#### [PROBLEM REQUIREMENTS]
Each line of the material must be returned exactly.

#### [STORED DATA]
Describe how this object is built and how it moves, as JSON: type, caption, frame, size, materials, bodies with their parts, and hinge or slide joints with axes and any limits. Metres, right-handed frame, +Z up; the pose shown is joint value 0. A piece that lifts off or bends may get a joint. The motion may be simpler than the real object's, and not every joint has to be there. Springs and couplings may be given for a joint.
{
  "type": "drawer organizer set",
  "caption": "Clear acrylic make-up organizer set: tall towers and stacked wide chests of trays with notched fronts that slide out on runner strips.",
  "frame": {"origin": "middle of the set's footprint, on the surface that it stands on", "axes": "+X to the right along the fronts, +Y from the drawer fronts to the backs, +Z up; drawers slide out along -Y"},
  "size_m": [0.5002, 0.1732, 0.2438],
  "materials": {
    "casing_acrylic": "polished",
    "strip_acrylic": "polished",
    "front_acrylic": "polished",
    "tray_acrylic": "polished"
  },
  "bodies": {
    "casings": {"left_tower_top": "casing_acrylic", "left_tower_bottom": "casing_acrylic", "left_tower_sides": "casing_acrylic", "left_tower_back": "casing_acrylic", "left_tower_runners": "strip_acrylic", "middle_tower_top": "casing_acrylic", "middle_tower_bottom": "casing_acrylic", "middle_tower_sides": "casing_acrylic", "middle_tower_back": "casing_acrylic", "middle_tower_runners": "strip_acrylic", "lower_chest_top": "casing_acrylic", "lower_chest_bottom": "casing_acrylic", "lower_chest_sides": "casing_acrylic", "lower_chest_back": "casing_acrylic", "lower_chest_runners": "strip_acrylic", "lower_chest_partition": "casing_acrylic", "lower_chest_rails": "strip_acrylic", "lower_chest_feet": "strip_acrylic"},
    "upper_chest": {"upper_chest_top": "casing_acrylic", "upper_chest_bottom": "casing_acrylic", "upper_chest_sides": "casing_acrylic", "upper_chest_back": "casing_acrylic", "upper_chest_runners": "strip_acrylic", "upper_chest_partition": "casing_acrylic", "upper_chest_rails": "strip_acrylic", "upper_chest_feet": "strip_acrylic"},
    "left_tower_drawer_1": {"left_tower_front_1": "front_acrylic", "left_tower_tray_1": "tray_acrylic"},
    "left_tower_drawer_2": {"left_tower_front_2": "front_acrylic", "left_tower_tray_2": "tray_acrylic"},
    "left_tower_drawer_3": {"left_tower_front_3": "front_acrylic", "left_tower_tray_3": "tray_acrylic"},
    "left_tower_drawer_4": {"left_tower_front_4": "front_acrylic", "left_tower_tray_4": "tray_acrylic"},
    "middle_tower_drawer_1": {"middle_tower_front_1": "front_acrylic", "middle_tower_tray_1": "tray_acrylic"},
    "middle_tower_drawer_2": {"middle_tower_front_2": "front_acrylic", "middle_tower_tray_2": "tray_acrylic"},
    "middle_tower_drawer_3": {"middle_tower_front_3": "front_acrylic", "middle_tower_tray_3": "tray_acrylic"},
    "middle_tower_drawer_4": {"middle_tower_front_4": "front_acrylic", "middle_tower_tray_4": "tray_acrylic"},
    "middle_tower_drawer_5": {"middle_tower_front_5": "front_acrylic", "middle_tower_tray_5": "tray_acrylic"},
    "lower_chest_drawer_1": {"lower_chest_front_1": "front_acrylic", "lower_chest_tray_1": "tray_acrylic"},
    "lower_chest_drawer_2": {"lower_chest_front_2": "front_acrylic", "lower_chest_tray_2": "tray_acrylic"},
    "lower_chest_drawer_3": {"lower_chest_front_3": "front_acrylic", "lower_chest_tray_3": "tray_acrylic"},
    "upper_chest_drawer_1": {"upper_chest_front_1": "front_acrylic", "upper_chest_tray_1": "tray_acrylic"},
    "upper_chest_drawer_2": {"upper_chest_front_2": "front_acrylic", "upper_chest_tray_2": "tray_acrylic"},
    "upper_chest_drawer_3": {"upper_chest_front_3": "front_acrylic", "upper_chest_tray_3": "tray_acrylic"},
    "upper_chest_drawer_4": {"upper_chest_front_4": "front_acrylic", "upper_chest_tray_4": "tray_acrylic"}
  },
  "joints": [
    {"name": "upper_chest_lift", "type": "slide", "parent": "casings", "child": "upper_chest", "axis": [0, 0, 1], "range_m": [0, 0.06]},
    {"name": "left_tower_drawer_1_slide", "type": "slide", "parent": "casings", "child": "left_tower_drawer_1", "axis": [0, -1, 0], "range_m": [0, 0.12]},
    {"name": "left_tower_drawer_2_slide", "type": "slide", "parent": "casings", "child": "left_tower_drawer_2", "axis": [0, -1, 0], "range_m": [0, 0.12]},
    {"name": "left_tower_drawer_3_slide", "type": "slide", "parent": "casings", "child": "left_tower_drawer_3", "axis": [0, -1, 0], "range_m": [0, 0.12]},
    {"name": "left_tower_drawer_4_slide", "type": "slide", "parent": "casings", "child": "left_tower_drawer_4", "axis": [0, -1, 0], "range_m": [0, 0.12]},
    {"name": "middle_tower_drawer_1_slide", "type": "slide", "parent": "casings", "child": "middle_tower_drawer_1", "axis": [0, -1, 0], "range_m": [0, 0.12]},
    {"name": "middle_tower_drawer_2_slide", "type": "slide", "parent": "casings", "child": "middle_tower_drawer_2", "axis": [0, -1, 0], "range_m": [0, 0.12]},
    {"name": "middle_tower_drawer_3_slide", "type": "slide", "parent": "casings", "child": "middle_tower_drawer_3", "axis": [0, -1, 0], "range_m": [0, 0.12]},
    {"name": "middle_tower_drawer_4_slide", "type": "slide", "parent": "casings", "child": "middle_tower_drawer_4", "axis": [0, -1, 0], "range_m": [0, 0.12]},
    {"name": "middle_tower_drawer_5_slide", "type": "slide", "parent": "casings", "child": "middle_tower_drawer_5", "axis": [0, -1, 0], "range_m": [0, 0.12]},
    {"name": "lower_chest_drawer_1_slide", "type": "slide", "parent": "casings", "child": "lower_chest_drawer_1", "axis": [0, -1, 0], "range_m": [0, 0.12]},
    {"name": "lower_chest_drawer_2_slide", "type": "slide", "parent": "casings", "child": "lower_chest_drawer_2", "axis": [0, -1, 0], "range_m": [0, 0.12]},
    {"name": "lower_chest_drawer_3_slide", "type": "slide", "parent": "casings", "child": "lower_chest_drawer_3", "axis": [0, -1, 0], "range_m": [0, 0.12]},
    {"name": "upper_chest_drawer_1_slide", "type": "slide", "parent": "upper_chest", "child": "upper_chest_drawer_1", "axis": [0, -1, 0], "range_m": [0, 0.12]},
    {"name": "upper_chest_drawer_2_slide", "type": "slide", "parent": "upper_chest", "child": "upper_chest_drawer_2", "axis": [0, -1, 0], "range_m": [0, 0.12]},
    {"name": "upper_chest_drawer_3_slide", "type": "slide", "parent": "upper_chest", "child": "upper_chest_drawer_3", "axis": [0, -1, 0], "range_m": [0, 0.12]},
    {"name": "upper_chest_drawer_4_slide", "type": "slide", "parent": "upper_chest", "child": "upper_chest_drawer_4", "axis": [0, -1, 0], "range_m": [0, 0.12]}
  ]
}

#### [CORRECT RESULT]
Describe how this object is built and how it moves, as JSON: type, caption, frame, size, materials, bodies with their parts, and hinge or slide joints with axes and any limits. Metres, right-handed frame, +Z up; the pose shown is joint value 0. A piece that lifts off or bends may get a joint. The motion may be simpler than the real object's, and not every joint has to be there. Springs and couplings may be given for a joint.
{
  "type": "drawer organizer set",
  "caption": "Clear acrylic make-up organizer set: tall towers and stacked wide chests of trays with notched fronts that slide out on runner strips.",
  "frame": {"origin": "middle of the set's footprint, on the surface that it stands on", "axes": "+X to the right along the fronts, +Y from the drawer fronts to the backs, +Z up; drawers slide out along -Y"},
  "size_m": [0.5002, 0.1732, 0.2438],
  "materials": {
    "casing_acrylic": "polished",
    "strip_acrylic": "polished",
    "front_acrylic": "polished",
    "tray_acrylic": "polished"
  },
  "bodies": {
    "casings": {"left_tower_top": "casing_acrylic", "left_tower_bottom": "casing_acrylic", "left_tower_sides": "casing_acrylic", "left_tower_back": "casing_acrylic", "left_tower_runners": "strip_acrylic", "middle_tower_top": "casing_acrylic", "middle_tower_bottom": "casing_acrylic", "middle_tower_sides": "casing_acrylic", "middle_tower_back": "casing_acrylic", "middle_tower_runners": "strip_acrylic", "lower_chest_top": "casing_acrylic", "lower_chest_bottom": "casing_acrylic", "lower_chest_sides": "casing_acrylic", "lower_chest_back": "casing_acrylic", "lower_chest_runners": "strip_acrylic", "lower_chest_partition": "casing_acrylic", "lower_chest_rails": "strip_acrylic", "lower_chest_feet": "strip_acrylic"},
    "upper_chest": {"upper_chest_top": "casing_acrylic", "upper_chest_bottom": "casing_acrylic", "upper_chest_sides": "casing_acrylic", "upper_chest_back": "casing_acrylic", "upper_chest_runners": "strip_acrylic", "upper_chest_partition": "casing_acrylic", "upper_chest_rails": "strip_acrylic", "upper_chest_feet": "strip_acrylic"},
    "left_tower_drawer_1": {"left_tower_front_1": "front_acrylic", "left_tower_tray_1": "tray_acrylic"},
    "left_tower_drawer_2": {"left_tower_front_2": "front_acrylic", "left_tower_tray_2": "tray_acrylic"},
    "left_tower_drawer_3": {"left_tower_front_3": "front_acrylic", "left_tower_tray_3": "tray_acrylic"},
    "left_tower_drawer_4": {"left_tower_front_4": "front_acrylic", "left_tower_tray_4": "tray_acrylic"},
    "middle_tower_drawer_1": {"middle_tower_front_1": "front_acrylic", "middle_tower_tray_1": "tray_acrylic"},
    "middle_tower_drawer_2": {"middle_tower_front_2": "front_acrylic", "middle_tower_tray_2": "tray_acrylic"},
    "middle_tower_drawer_3": {"middle_tower_front_3": "front_acrylic", "middle_tower_tray_3": "tray_acrylic"},
    "middle_tower_drawer_4": {"middle_tower_front_4": "front_acrylic", "middle_tower_tray_4": "tray_acrylic"},
    "middle_tower_drawer_5": {"middle_tower_front_5": "front_acrylic", "middle_tower_tray_5": "tray_acrylic"},
    "lower_chest_drawer_1": {"lower_chest_front_1": "front_acrylic", "lower_chest_tray_1": "tray_acrylic"},
    "lower_chest_drawer_2": {"lower_chest_front_2": "front_acrylic", "lower_chest_tray_2": "tray_acrylic"},
    "lower_chest_drawer_3": {"lower_chest_front_3": "front_acrylic", "lower_chest_tray_3": "tray_acrylic"},
    "upper_chest_drawer_1": {"upper_chest_front_1": "front_acrylic", "upper_chest_tray_1": "tray_acrylic"},
    "upper_chest_drawer_2": {"upper_chest_front_2": "front_acrylic", "upper_chest_tray_2": "tray_acrylic"},
    "upper_chest_drawer_3": {"upper_chest_front_3": "front_acrylic", "upper_chest_tray_3": "tray_acrylic"},
    "upper_chest_drawer_4": {"upper_chest_front_4": "front_acrylic", "upper_chest_tray_4": "tray_acrylic"}
  },
  "joints": [
    {"name": "upper_chest_lift", "type": "slide", "parent": "casings", "child": "upper_chest", "axis": [0, 0, 1], "range_m": [0, 0.06]},
    {"name": "left_tower_drawer_1_slide", "type": "slide", "parent": "casings", "child": "left_tower_drawer_1", "axis": [0, -1, 0], "range_m": [0, 0.12]},
    {"name": "left_tower_drawer_2_slide", "type": "slide", "parent": "casings", "child": "left_tower_drawer_2", "axis": [0, -1, 0], "range_m": [0, 0.12]},
    {"name": "left_tower_drawer_3_slide", "type": "slide", "parent": "casings", "child": "left_tower_drawer_3", "axis": [0, -1, 0], "range_m": [0, 0.12]},
    {"name": "left_tower_drawer_4_slide", "type": "slide", "parent": "casings", "child": "left_tower_drawer_4", "axis": [0, -1, 0], "range_m": [0, 0.12]},
    {"name": "middle_tower_drawer_1_slide", "type": "slide", "parent": "casings", "child": "middle_tower_drawer_1", "axis": [0, -1, 0], "range_m": [0, 0.12]},
    {"name": "middle_tower_drawer_2_slide", "type": "slide", "parent": "casings", "child": "middle_tower_drawer_2", "axis": [0, -1, 0], "range_m": [0, 0.12]},
    {"name": "middle_tower_drawer_3_slide", "type": "slide", "parent": "casings", "child": "middle_tower_drawer_3", "axis": [0, -1, 0], "range_m": [0, 0.12]},
    {"name": "middle_tower_drawer_4_slide", "type": "slide", "parent": "casings", "child": "middle_tower_drawer_4", "axis": [0, -1, 0], "range_m": [0, 0.12]},
    {"name": "middle_tower_drawer_5_slide", "type": "slide", "parent": "casings", "child": "middle_tower_drawer_5", "axis": [0, -1, 0], "range_m": [0, 0.12]},
    {"name": "lower_chest_drawer_1_slide", "type": "slide", "parent": "casings", "child": "lower_chest_drawer_1", "axis": [0, -1, 0], "range_m": [0, 0.12]},
    {"name": "lower_chest_drawer_2_slide", "type": "slide", "parent": "casings", "child": "lower_chest_drawer_2", "axis": [0, -1, 0], "range_m": [0, 0.12]},
    {"name": "lower_chest_drawer_3_slide", "type": "slide", "parent": "casings", "child": "lower_chest_drawer_3", "axis": [0, -1, 0], "range_m": [0, 0.12]},
    {"name": "upper_chest_drawer_1_slide", "type": "slide", "parent": "upper_chest", "child": "upper_chest_drawer_1", "axis": [0, -1, 0], "range_m": [0, 0.12]},
    {"name": "upper_chest_drawer_2_slide", "type": "slide", "parent": "upper_chest", "child": "upper_chest_drawer_2", "axis": [0, -1, 0], "range_m": [0, 0.12]},
    {"name": "upper_chest_drawer_3_slide", "type": "slide", "parent": "upper_chest", "child": "upper_chest_drawer_3", "axis": [0, -1, 0], "range_m": [0, 0.12]},
    {"name": "upper_chest_drawer_4_slide", "type": "slide", "parent": "upper_chest", "child": "upper_chest_drawer_4", "axis": [0, -1, 0], "range_m": [0, 0.12]}
  ]
}